- Associated Press - Tuesday, September 2, 2014

ALBANY, N.Y. (AP) - One of New York’s Senate leaders faces a primary challenge next week in a key contest that could help determine which party controls the chamber next year.

Sen. Jeff Klein, who heads the five-member Independent Democratic Conference, is in a primary against Oliver Koppell, a former state assemblyman, attorney general and City Council member in a district that includes parts of the Bronx and Westchester County.

Klein’s group broke from fellow Democrats and partnered with Republicans to manage the Senate and determine which bills get to a floor vote. In June, under pressure from Democrats, Klein’s faction promised to end that power-sharing arrangement and align with traditional Democrats.

But Koppell said his opponent shouldn’t be trusted after keeping the Republicans in power for his benefit and effectively killing several Democratic initiatives, including further raising the minimum wage. “The fact is that Klein is the poster boy for pay-to-play,” he said, referring to Klein’s ability to raise campaign donations from big contributors.

Klein said voters should re-elect him because he helped send $300 million to New York City to fund full-day prekindergarten, pass new state restrictions on high-capacity gun magazines and raise the cap on the city rent freeze while breaking from the usual dysfunction to get budgets and bills passed. He said one example was raising the minimum wage to $9.

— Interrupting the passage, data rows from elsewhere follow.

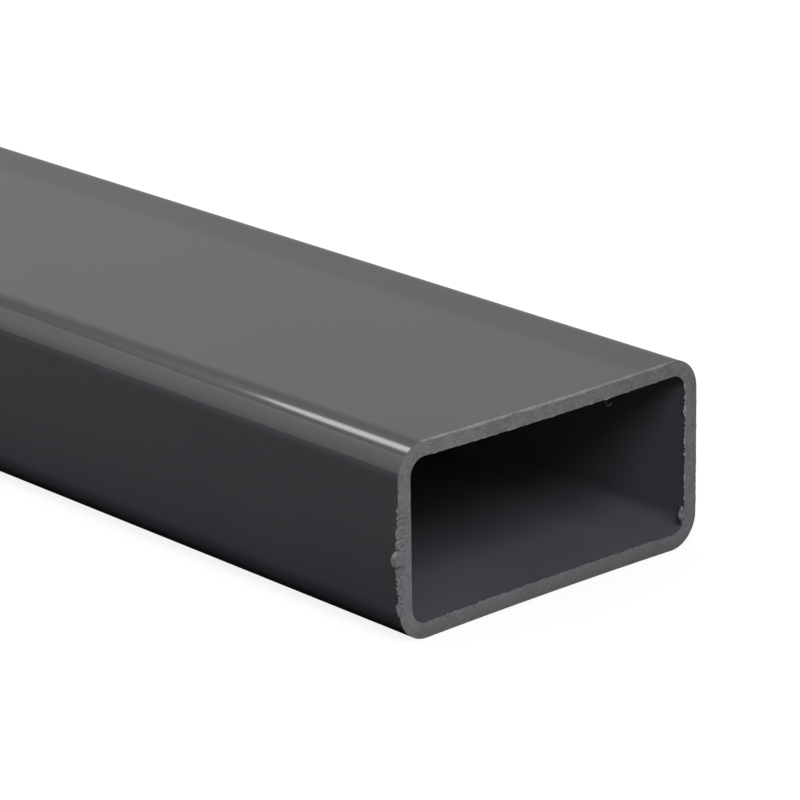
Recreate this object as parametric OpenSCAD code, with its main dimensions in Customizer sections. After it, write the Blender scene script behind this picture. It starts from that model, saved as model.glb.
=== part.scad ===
// Rectangular tube: one hollow profile, extruded in one piece and sawn square at both ends.
// It lies on a wide wall. X runs along the tube, Y across it and Z up, with the origin
// under the middle of its length, on the surface that it lies on.

/* [Section] */
// Outside width across the wide walls
section_w = 100; // [40:1:200]
// Outside height across the narrow walls
section_h = 50; // [30:1:120]
// Thickness of all four walls
wall_t = 4; // [1.5:0.1:10]
// Outside radius of the four corners
corner_r = 8.5; // [1:0.5:14]

/* [Stock] */
// Length between the two sawn ends
stock_l = 1000; // [50:10:3000]

/* [Hidden] */
// The wall keeps its thickness round each corner, down to the smallest fillet that a die leaves inside.
least_fillet_r = 0.5;
bore_w = section_w - 2 * wall_t;
bore_h = section_h - 2 * wall_t;
bore_corner_r = max(least_fillet_r, corner_r - wall_t);
// The bore is cut this far past each sawn end.
cut_past = 1;
dark_grey = [0.20, 0.21, 0.23];
$fn = 96;

// Flat rectangle with four round corners, centred on the origin.
module rounded_rectangle(w, h, r) {
    square([w - 2 * r, h], center = true);
    square([w, h - 2 * r], center = true);
    for (side_y = [-1, 1], side_z = [-1, 1])
        translate([side_y * (w / 2 - r), side_z * (h / 2 - r)]) circle(r = r);
}

// Straight bar of that outline, centred on the origin, with its length along X.
module bar_along_x(l) {
    rotate([90, 0, 90]) linear_extrude(height = l, center = true) children();
}

// The whole tube: the outline of the section with its bore cut right through.
module tube() {
    color(dark_grey)
        translate([0, 0, section_h / 2])
            difference() {
                bar_along_x(stock_l) rounded_rectangle(section_w, section_h, corner_r);
                bar_along_x(stock_l + 2 * cut_past) rounded_rectangle(bore_w, bore_h, bore_corner_r);
            }
}

tube();
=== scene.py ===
"""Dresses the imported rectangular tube: its extruded skin, its bore and its two sawn ends.

The tube is one piece of dark grey rigid plastic. Its section is drawn as a ring, extruded along X from
station to station and given its wall, so that the mesh is made the way the real profile is. The saw then
works on both ends: it leaves a dull face, lips of burr on the edges where the teeth came out, and crumbs.
"""

import logging
import math
import random
from dataclasses import dataclass, field
from enum import Enum
from functools import partial, reduce
from typing import Any

import bmesh
import bpy
from mathutils import Euler, Matrix, Vector, noise


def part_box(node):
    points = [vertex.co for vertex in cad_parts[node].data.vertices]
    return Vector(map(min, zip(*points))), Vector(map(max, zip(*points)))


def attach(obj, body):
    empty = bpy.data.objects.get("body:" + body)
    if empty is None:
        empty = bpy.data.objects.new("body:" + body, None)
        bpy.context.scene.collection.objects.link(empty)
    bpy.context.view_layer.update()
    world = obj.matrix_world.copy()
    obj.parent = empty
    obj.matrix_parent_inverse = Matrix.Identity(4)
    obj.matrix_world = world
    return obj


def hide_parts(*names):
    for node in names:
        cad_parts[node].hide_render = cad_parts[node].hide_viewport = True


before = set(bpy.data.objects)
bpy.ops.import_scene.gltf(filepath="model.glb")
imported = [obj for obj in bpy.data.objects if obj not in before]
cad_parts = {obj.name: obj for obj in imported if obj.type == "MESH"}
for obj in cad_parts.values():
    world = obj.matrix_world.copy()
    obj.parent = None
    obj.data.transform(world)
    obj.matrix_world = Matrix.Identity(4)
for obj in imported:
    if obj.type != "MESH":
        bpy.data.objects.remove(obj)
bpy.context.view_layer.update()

MM = 0.001
NODE = "tube"
BODY = "root"
TORN = "torn"
RAGGED = "ragged"

Mesh = bmesh.types.BMesh
Socket = bpy.types.NodeSocket
Tree = bpy.types.NodeTree
Material = bpy.types.Material
Span = tuple[float, float]
Triple = tuple[float, float, float]

RISE: Span = (0.0, 1.0)
FALL: Span = (1.0, 0.0)

logging.basicConfig(level=logging.INFO, format="%(message)s")
log = logging.getLogger("tube")


class Wall(Enum):
    """The four walls of the section, each with its outward direction in Y and Z."""

    TOP = (0.0, 1.0)
    BOTTOM = (0.0, -1.0)
    FRONT = (-1.0, 0.0)
    BACK = (1.0, 0.0)


class Face(Enum):
    """The surfaces of the tube, in the order of their material slots."""

    SKIN = 0
    BORE = 1
    SAWN = 2


class End(Enum):
    """The two sawn ends, by their direction along X."""

    NEAR = 1
    FAR = -1


def smoothstep(low: float, high: float, value: float) -> float:
    """Rises smoothly from 0 at low to 1 at high.

    Args:
        low: where the rise starts.
        high: where it ends.
        value: the place to measure at.

    Returns:
        The height of the rise, from 0 to 1.
    """
    t = min(1.0, max(0.0, (value - low) / (high - low)))
    return t * t * (3.0 - 2.0 * t)


def waver(place: float, pitch: float, seed: float, layer: float = 0.37) -> float:
    """Seeded noise along a line.

    Args:
        place: distance along the line.
        pitch: the length of one wave of the noise, in the same unit.
        seed: picks one of many unlike lines.
        layer: where the noise is cut, away from the whole numbers, at which it is flat.

    Returns:
        A value from about -1 to 1.
    """
    return noise.noise(Vector((place / pitch, seed, layer)))


def as_object(name: str, bm: Mesh) -> bpy.types.Object:
    """Turns a finished bmesh into an object of the scene.

    Args:
        name: the object's name.
        bm: the mesh, which is freed.

    Returns:
        The new object, at the origin.
    """
    mesh = bpy.data.meshes.new(name)
    bm.to_mesh(mesh)
    bm.free()
    made = bpy.data.objects.new(name, mesh)
    bpy.context.scene.collection.objects.link(made)
    return made


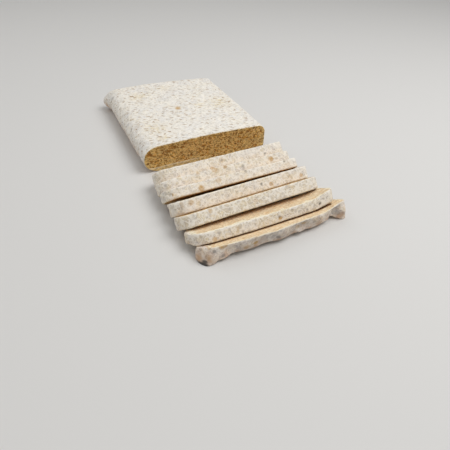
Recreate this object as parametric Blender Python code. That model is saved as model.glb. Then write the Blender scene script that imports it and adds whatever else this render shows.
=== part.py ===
"""A tempeh cake, partly sliced.

The block that is left of the cake lies at the back. Six slices have fallen forward off it
like books on a shelf, each one leaning on the slice before it. The heel of the cake lies
at the very front with its cut face up. Every slice is a solid of its own and nothing
joins them.

X runs along the cuts, Y from the heel towards the block, and Z is up. The sizes below
are in millimetres and degrees, and MM turns lengths into metres.
"""
import math

import bmesh
import bpy
from mathutils import Matrix, Vector, noise

MM = 0.001

# The cake's cross-section: a bulging left side and a squarer right one
CAKE_HEIGHT = 29.6
LEFT_BULGE = 17.5
RIGHT_TOP_RADIUS = 7.0
RIGHT_FOOT_RADIUS = 5.0
CROWN_DROP = 1.2            # the top lies this much lower along its right edge
ARC_STEPS = 9               # segments in each quarter turn of the left side
FLAT_STEPS = 16             # segments along the top, and along the underside
TOP_STEPS = 4               # segments round the right side's upper corner
FOOT_STEPS = 3              # round its lower corner, and up the flat between them
RIND_RELIEF = 0.35          # unevenness of the rind, each way
RELIEF_LENGTH = 14.0        # and the distance from one swelling to the next
FLAT_FOOT = 1.0             # the lowest part of a section keeps flat, to stand on

# The block, from its cut face back to its moulded end
BLOCK_WIDTH = 140.6
BLOCK_LENGTH_LEFT = 167.0
BLOCK_LENGTH_RIGHT = 158.0
CUT_SKEW = 4.0              # the cut face comes this much further forward at its right end
LEFT_FLARE = -8.0           # how much further out its left side lies at the moulded end
RIGHT_FLARE = 5.4           # and its right side
BLOCK_TOP_RADIUS = 10.5     # its right upper edge
BLOCK_DROP = 0.4
BLOCK_DOME = 1.3            # its top stands this much higher along its middle
END_TOP_RADIUS = 20.0
END_FOOT_RADIUS = 6.0
END_LEFT_RADIUS = 10.0      # the end's two upright corners
END_RIGHT_RADIUS = 9.0
END_REACH = 20.0            # all of the end's rounding lies within this distance
CORNER_OUT = 4.5            # the far left corner is drawn out this much by the bag's corner,
CORNER_LENGTH = 22.0        # over this length,
CORNER_WIDTH = 40.0         # and is thinner over this width
CORNER_SINK = 0.22          # by this share
END_STEPS = 9
STRAIGHT_STEPS = 12

# The slices, from the front to the back:
# thickness, height, width, tilt above the board, turn about Z, shift along X
SLICES = {
    "slice_6": (9.6, 27.5, 140.8, 28.0, -1.5, -5.9),
    "slice_5": (11.0, 29.6, 140.0, 39.5, 0.2, -8.1),
    "slice_4": (11.6, 29.6, 140.5, 40.0, 0.0, -6.5),
    "slice_3": (9.0, 29.6, 140.5, 46.0, -1.1, -6.0),
    "slice_2": (9.6, 29.6, 139.5, 46.0, -0.7, -5.5),
    "slice_1": (11.6, 29.6, 139.0, 46.0, -0.3, -3.3),
}
FRONT_FOOT = -108.1         # where slice_6 stands, measured from the block's cut face
TOUCH_GAP = 0.35            # clearance between pieces that touch
TURN_REACH = 52.0           # turned slices touch this far from their middle
SAG = 1.8                   # slice_6 hangs by this much along the middle of its top edge,
CURL = 3.6                  # its right end curls up by this much
CURL_REACH = (45.0, 72.0)   # between these distances from its middle,
CURL_THICKER = 0.27         # and is thicker by this share

# The heel, which is the moulded front end of the cake, lying under slice_6
HEEL_WIDTH = 146.0
HEEL_SHIFT = -3.4
HEEL_DEPTH = 28.0           # across its cut face
HEEL_BULGE = 16.0           # roundness of its left side
HEEL_REACH = 15.7           # how far its cut face comes out in front of slice_6
HEEL_BOW = 8.3              # and the cut face's ends stay this much behind its middle
EDGE_DENTS = [(22, 20.0, 3.0), (-18, 22.0, 1.0), (60, 12.0, 1.0)]  # along, reach, how deep
HEEL_ARCH = 4.2             # its front wall is hollow by this much between its corners
HEEL_TUCK = 1.0             # the wall draws back by this much on the way down to the board
LEFT_SPREAD = 8.3           # but comes forward by this much at its full left corner
RIGHT_SPREAD = 3.5          # and by this much at the right one
HEEL_LEAN = 2.8             # its foot lies this much further to the right
HEEL_FLARE = 1.5            # and its corners spread by this much to each side
LEFT_CORNER = (0.57, 1.0)   # the full corners begin and are at their fullest at these shares
RIGHT_CORNER = (0.74, 0.96)  # of the half width
LEFT_END = (52.0, 73.0)     # distances from the middle between which the ends take shape
RIGHT_END = (50.0, 73.0)
LEFT_TUCK = 3.6             # at the cut the left end is this much shorter than on the board
RIGHT_PUSH = 2.0            # and the right end this much longer,
RIGHT_BACK = 2.2            # and further back
TUCK_POWER = 1.5            # a higher power keeps the wall straight until further down
HEEL_RINGS = 5

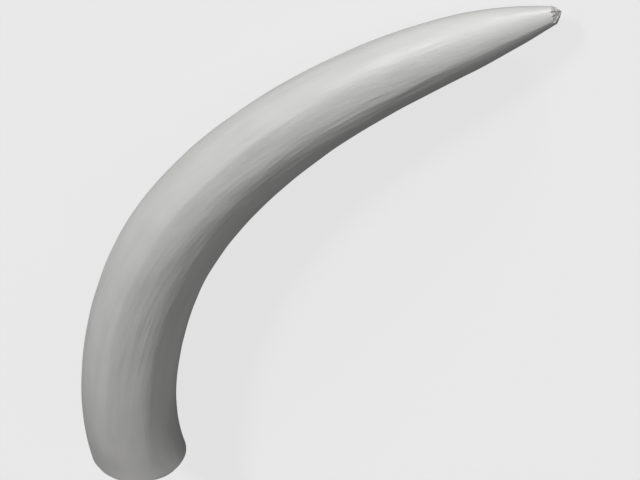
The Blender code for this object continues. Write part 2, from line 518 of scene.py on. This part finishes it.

Klein is among 28 incumbents seeking another two-year term in the Legislature. The Board of Elections lists 21 Senate primaries, including 12 incumbents from the 63-seat chamber.

Another member of Klein’s independence conference, Sen. Tony Avella, has a primary challenge for his Queens seat from John Liu, the former New York City comptroller, City Council member and mayoral candidate.

Avella says he’s a reformer who brings independent thinking to the Senate. “I do what I think is right rather than just what the party politics tells me to do.”

Liu said he believes there are many statewide issues, including a package of 10 women’s equality bills, that have been “obstructed” by renegade Democrats like Avella who “have only empowered the Republicans.”

He also blamed them for blocking liberal legislation like the minimum wage. “It’s one common-sense measure that needs to be done yesterday to just start to bring the widening wealth gap back in line,” he said.

In other races:

- Two senators facing federal charges, both former leaders of the mainline Senate Democratic Conference, have primary opponents. Both have pleaded not guilty.

Sen. John Sampson of Brooklyn is challenged by Sean Henry, Elias Weir and Dell Smitherman. Weir also filed valid petitions for the Conservative Party ballot line, and Smitherman filed them for the Working Families Party line. Sampson is accused of embezzling $440,000 when he was a court-appointed referee watching over escrow accounts for sales of foreclosed properties. He’s also accused of funneling funds into his failed campaign for Brooklyn district attorney.

Sen. Malcolm Smith, a Queens Democrat, is challenged by Munir Avery and Leroy Comrie Jr., who has filed for the Working Families Party ballot line. Smith is accused of scheming to bribe Republican Party leaders so he could run for the GOP line in the New York City mayoral race. He faces trial next year.

In the 150-seat Assembly, there are 32 primaries, including 15 incumbents.

- Assemblyman Herman “Denny” Farrell Jr., a legislator from Manhattan for 40 years and chairman of the powerful Ways and Means Committee, is being challenged in a Democratic primary by community activist Kelley Boyd.

Boyd, a technology executive, said her campaign grew out of an overcharge claim against her landlord that went to New York’s highest court. She says Farrell’s office gave her little help with the claim. She says Farrell, who’s 84, isn’t in the district often and has stopped representing the people back home. “Nobody’s protecting us in those laws,” she said, citing predatory landlords and the check-cashing industry.

Farrell said he helps constituents with various issues, is in the district nearly every weekend at block parties and other events, and has worked to establish affordable housing, with access for people with limited mobility. He met with Boyd about her problem and put her in touch with housing officials, but she came to him too late to help her given the law, he said. “She picks the one issue I beat the crap out of anybody on,” he said, saying his record includes taking buildings away from landlords.

- Republican Assemblywoman Claudia Tenney from Oneida County, a lawyer who lost a congressional primary this year, faces a primary challenge for her Assembly seat from Christopher Farber, the Herkimer County sheriff.